Deacon Cornell’s Homily

Readings:   

Passion according to John

Date:

April 9, 2004, Good Friday, Cycle C

Last Sunday, at the First Eucharist parents meeting, we reflected on our understanding of how the Paschal mystery of Jesus, his suffering, dying, and rising from the dead, brings salvation to the world. Now this is a mystery and there is no one definitive way of understanding how it works. Like any mystery, the more metaphors we have to shed light on it, the deep we are able to enter into it.

Does anyone read the comic strip A Rose is a Rose? It is about Rose, her husband Jimbo, and their little boy Pasquale. A frequent character in the story is Pasquale’s guardian angel. In one strip a while back, Pasquale is in the midst of doing homework, books and papers sprawled over the table, while his guardian angel is hovering over him. Pasquale turns to the angel and says, “I could use some help with this homework, you know.” The guardian angel answers him, “Oh I’m way ahead of you. I checked out your brain and made sure all the synapses are firing with peak efficiency, your memory is crystal clear, and your powers of deduction and induction are humming.” In the next frame, Pasquale has a long, long face on, and his guardian angel says, “Oh, were you expecting some other kind of help?”

One of the things that I find happens when we start reflecting on the how of the Paschal Mystery is that we move away from the way Pasquale was thinking and towards how his guardian angel was thinking. Instead of looking at Christ’s suffering, death, and resurrection as something that magically happens TO us, we start seeing it as something that happens FOR us, that enables, or allows, or challenges us to respond to God’s plan for salvation. God’s plan for salvation involves human participation. We have a part to play.

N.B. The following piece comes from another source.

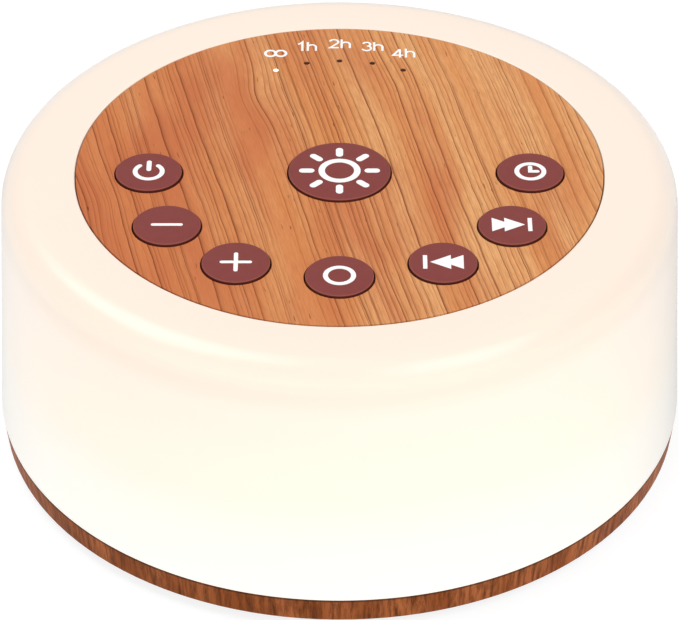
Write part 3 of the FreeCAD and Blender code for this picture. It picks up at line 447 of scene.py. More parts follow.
def growth_lines(tree, across, along, spacing, seed, sharpness):
    """Dark lines across the grain, 0 to 1. The coordinate, in line spacings, runs through a saw whose
    power is the line. Each line's strength comes from a random value of its whole number, and it comes
    and goes slowly along the grain."""
    uneven = add(tree, "TexNoise", {"W": across, "Scale": 0.3 / spacing, "Detail": 1.0},
                 noise_dimensions="1D")
    pushed = add(tree, "Math", {0: uneven.outputs[0], 1: 2.0, 2: seed}, operation="MULTIPLY_ADD").outputs[0]
    count = add(tree, "Math", {0: across, 1: 1 / spacing, 2: pushed}, operation="MULTIPLY_ADD").outputs[0]
    saw = add(tree, "Math", {0: count}, operation="FRACT").outputs[0]
    fade = add(tree, "Math", {0: 1.0, 1: saw}, operation="SUBTRACT").outputs[0]
    line = add(tree, "Math", {0: fade, 1: sharpness}, operation="POWER").outputs[0]
    halo = add(tree, "Math", {0: fade, 1: sharpness / 5}, operation="POWER").outputs[0]
    number = add(tree, "Math", {0: count}, operation="FLOOR").outputs[0]
    chance = add(tree, "TexWhiteNoise", {"W": number}, noise_dimensions="1D").outputs["Value"]
    spot = add(tree, "CombineXYZ", {0: number, 1: along}).outputs[0]
    slow = add(tree, "TexNoise", {"Vector": spot, "Scale": 0.06, "Detail": 1.0}).outputs[0]
    strength = add(tree, "Math", {0: chance, 1: slow}, operation="MULTIPLY").outputs[0]
    strength = add(tree, "MapRange", {0: strength, 1: 0.05, 2: 0.34}).outputs[0]
    mix = add(tree, "Math", {0: halo, 1: 0.15, 2: line}, operation="MULTIPLY_ADD").outputs[0]
    return add(tree, "Math", {0: mix, 1: strength}, operation="MULTIPLY", use_clamp=True).outputs[0]


def stretched_noise(tree, across, along, across_mm, along_mm, detail=2.0):
    """Noise whose patches are so many millimetres wide and long."""
    spot = add(tree, "CombineXYZ", {0: across, 1: along}).outputs[0]
    share = (1 / across_mm, 1 / along_mm, 0)
    spot = add(tree, "VectorMath", {0: spot, 1: share}, operation="MULTIPLY").outputs[0]
    return add(tree, "TexNoise", {"Vector": spot, "Scale": 1.0, "Detail": detail}).outputs[0]


def swirl(tree, across, along, centre, size, push):
    """Pushes the grain aside round a point: a bell curve of the distance, in sizes, times the push."""
    spot = add(tree, "CombineXYZ", {0: across, 1: along}).outputs[0]
    spot = add(tree, "VectorMath", {0: spot, 1: (*centre, 0)}, operation="SUBTRACT").outputs[0]
    spot = add(tree, "VectorMath", {0: spot, 1: (*size, 1)}, operation="DIVIDE").outputs[0]
    far = add(tree, "VectorMath", {0: spot, 1: spot}, operation="DOT_PRODUCT").outputs["Value"]
    bell = add(tree, "Math", {0: math.exp(-1), 1: far}, operation="POWER").outputs[0]
    return add(tree, "Math", {0: bell, 1: push, 2: across}, operation="MULTIPLY_ADD").outputs[0]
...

One very common way of explaining how the paschal mystery brings salvation is that Christ’s suffering and death is a sacrifice of atonement that rescues us from the effects of our sins.  This metaphor is very firmly rooted in our Jewish heritage. It is where the sometimes-conflicting notions of God’s justice and God's mercy meet.

The idea is that when we sin, we incur a debt before God for the hurt we bring to God, to others, and to ourselves through sin. We also deserve punishment because of this hurt. Because God is just, he cannot just cancel this debt or punishment. But because God loves us, he sent his only Son to suffer and die for us, his suffering and death paying the price for our debt. Even if we can stay away from inferring from this that God the Father is a stern judge who demands blood sacrifice in order to be satisfied, it does not really explain how this saves us. After all, we still experience the consequences of our sins here and in the next world, don’t we?

Here is one way we talked about on Sunday. A very common human experience after we have done something wrong is to avoid any contact with the person we have hurt, or who might be disappointed in our action. When the other person is God, we cut ourselves off from God’s love. So for all of us who might think that we are so bad or we have done something so terrible that our debt to God can never be paid, all we need to do is to look at the crucifix and realize that it has already been paid. Encouraged by that sacrifice we are able to approach God, whose love will transform us to be more like God.

Another way to understand this Paschal Mystery is that by dying and rising as fully human, Christ gives us hope based on experience that we too will have eternal life. This hope draws us closer to God so that God’s love will transform us to be more like God.

A last way to look at this, I would suggest, is through the metaphor of the scapegoat. From the beginning of time, human beings have tended to look for someone else to blame when we do wrong. If we can find a suitable scapegoat, we deflect all blame, and guilt, and punishment onto it. We heard this expressed in today’s passion reading when the author of John’s Gospel reminds us that Caiaphas was the one who had counseled the leaders that it is “better that one man should die rather than the people.” The problem with scapegoating is that we fail to look our sins squarely in the face, and resolve to turn away from them. Often we do even worse by inflicting violence on the chosen scapegoat as a way of avoiding an examination of our own failings. The crucifixion is the ultimate scapegoating. When we look at the crucifix, we see in no uncertain terms that whenever we scapegoat, we are killing God. Hopefully this lesson will teach us to focus on our own need for conversion and repentance.

So let us reflect on how we understand that the paschal mystery brings salvation to the world. But let us go deeper than our initial inclination to see it as a play or a movie to which we are spectators who benefit from God’s actions. Let us see it as a wonderful gift from God that empowers, or encourages, or inspires, or beckons us to be effective instruments in God’s plan for salvation. So when we come forward to receive communion, we will wholeheartedly answer AMEN to becoming the body and blood of the Christ who brings salvation to the world by being the incarnation of God’s living love, suffering love, dying love, and eternal triumphant love.